Recensione Essential Killing (2010)

Il polacco 'Essential Killing' è un profondo e toccante dramma esistenziale, l'atroce viaggio di un uomo, l'intenso Vincent Gallo, che sprofonda nel nulla mentre si sforza di sopravvivere a costo di perdere la propria umanità.

Il male di sopravvivere

Acciuffato dai soldati americani in ricognizione in una zona desertica dell'Afghanistan, Mohammed viene torturato e portato in un centro di detenzione segreto della CIA in Europa. Durante il tragitto la camionetta che trasporta lui e gli altri prigionieri subisce un incidente e l'uomo riesce a scappare dalle forze armate. Inizia così la sua estenuante fuga per la sopravvivenza, perseguita attraverso una dura lotta contro la morte ai limiti della resistenza umana in una foresta innevata e sconfinata della Polonia, tra una fame disumanizzante, il gelo mortale e i soldati che gli danno la caccia.

Diretto dal regista polacco Jerzy Skolimowski Essential Killing è un dramma esistenziale d'inaudita violenza psicologica, l'atroce viaggio di un uomo, le cui colpe non sono accertate, che anziché subire il feroce e mortale destino di un sospettato di terrorismo, si ritrova a sfuggire ai suoi predatori e a dare sfogo a una bestialità necessaria alla propria sopravvivenza.

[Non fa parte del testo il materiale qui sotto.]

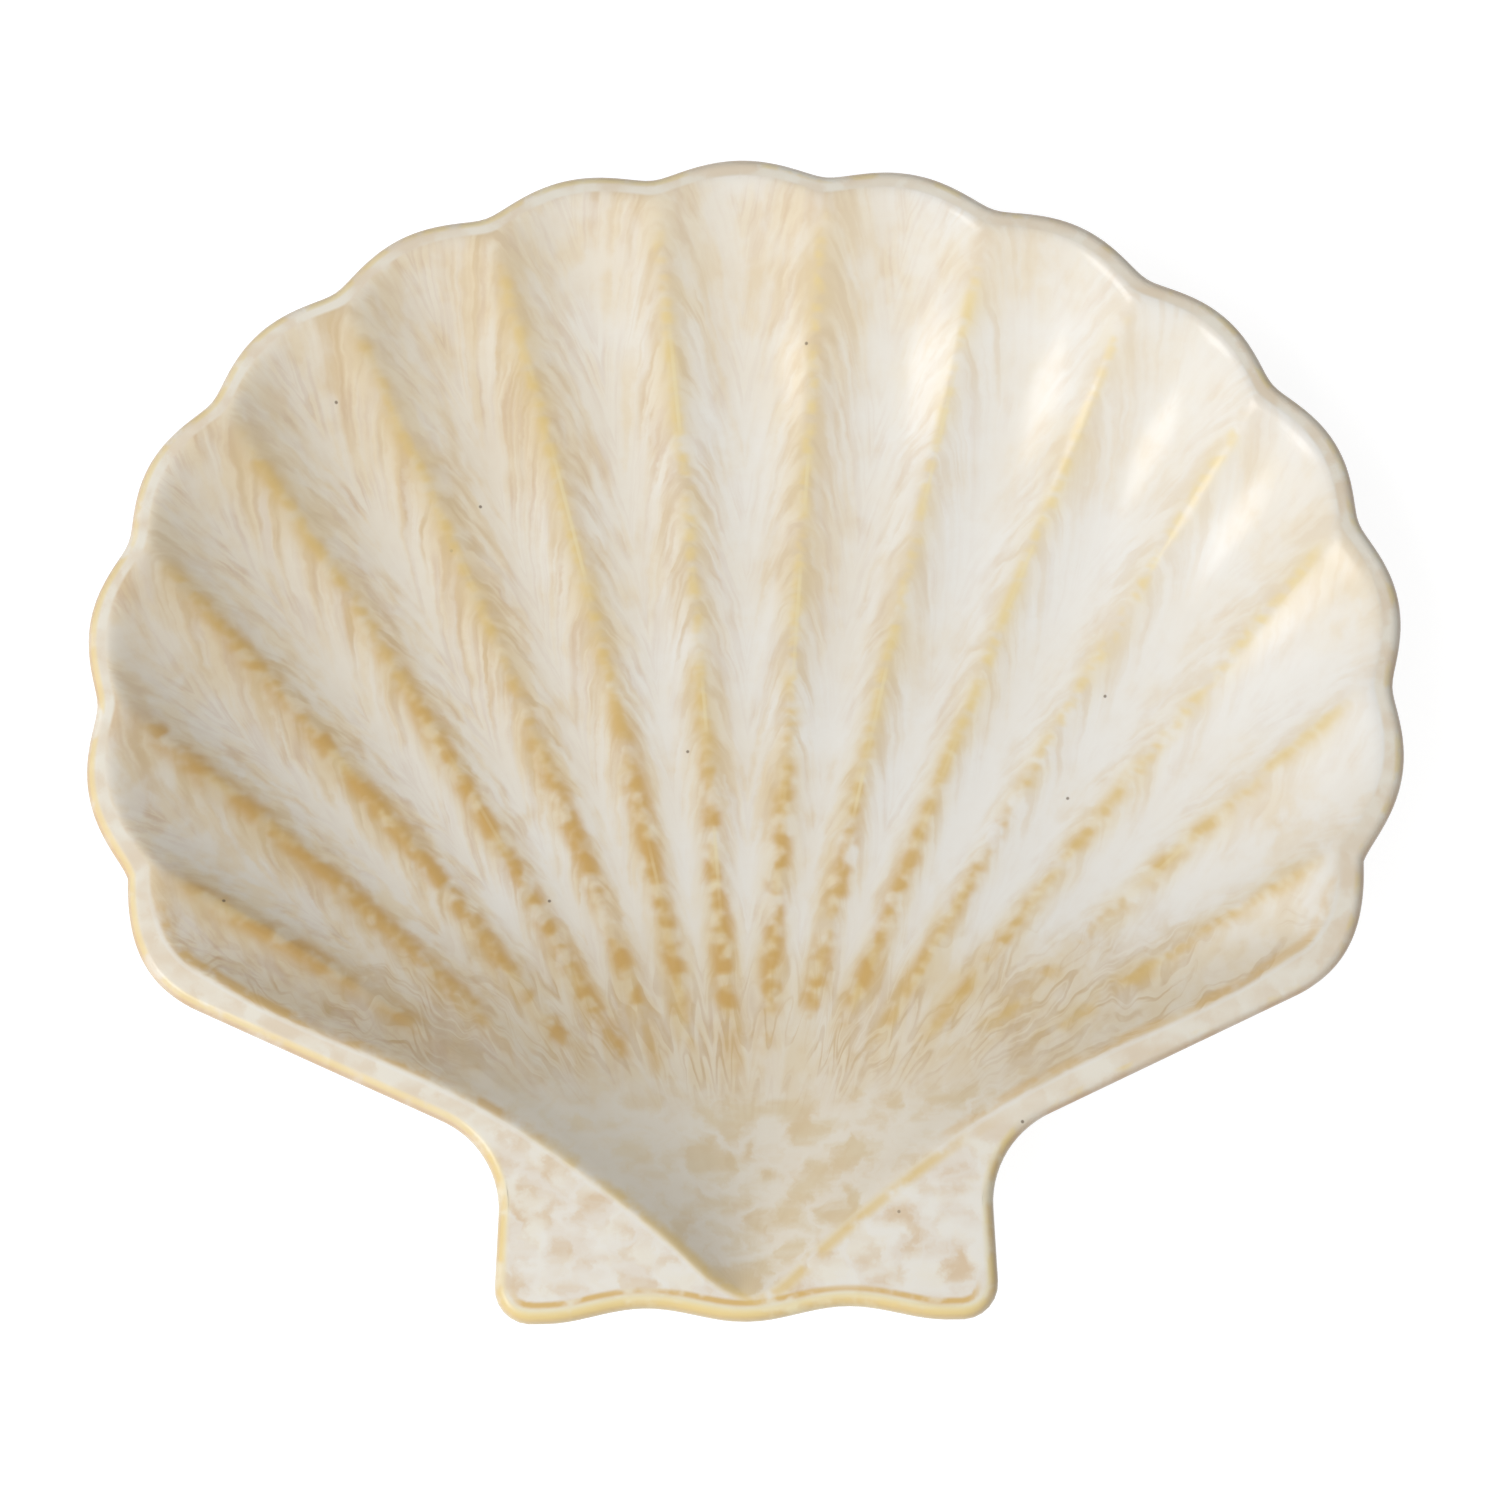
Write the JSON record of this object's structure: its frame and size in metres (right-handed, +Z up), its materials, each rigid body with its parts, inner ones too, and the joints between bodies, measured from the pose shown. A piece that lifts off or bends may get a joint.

La sua corsa, tra onirici flashback e fantasie di un futuro in cui vorrebbe riabbracciare moglie e figlio, è un precipizio oscuro che legittima gli istinti, nutrendosi d'insetti e di bacche, uccidendo chi trova lungo il suo cammino e assalendo una madre che allatta il bambino per prenderle il latte. Lo sguardo spaventato e disorientato dell'inizio si accende progressivamente di una potente forza di vivere per poi spegnersi lentamente in una struggente disperazione che tocca profondamente lo spettatore.
Se Essential Killing è un'opera in cui la struttura narrativa è ridotta a una traccia minimalista, come lo stesso titolo suggerisce e come il riduzionismo estremo dei dialoghi conferma, è la sua componente paesaggistica a tramare la storia scavando in profondità nella psicologia del protagonista senza inutili sentimentalismi. L'immagine di apertura del film rappresenta infatti una particolare angolazione sul terribile percorso di formazione di Mohammed, un Vincent Gallo calzante e intenso, che ricorda nella fisicità e nello sviluppo tematico, il Viggo Mortensen del post-apocalittico The Road, con la splendida ripresa aerea che prende distanza dagli eventi e consegna al pubblico la storia, compatta e scarnificata, svuotata di orpelli narrativi e visivi. Allo stesso modo è significativo il passaggio dalla prima parte del film, ambientata nell'assolato deserto afgano, alla seconda, stringata nei meandri abissali della foresta quasi lunare dell'Europa, che rappresenta, attraverso la geometria pura delle immagini in perfetta sintonia con uno stridio musicale assordante, l'angosciante declino del protagonista e l'inquietante via crucis che ci attanagliano nello straziante e alienante bagliore del bianco cristallizzato, che domina lo schermo fino alla fine.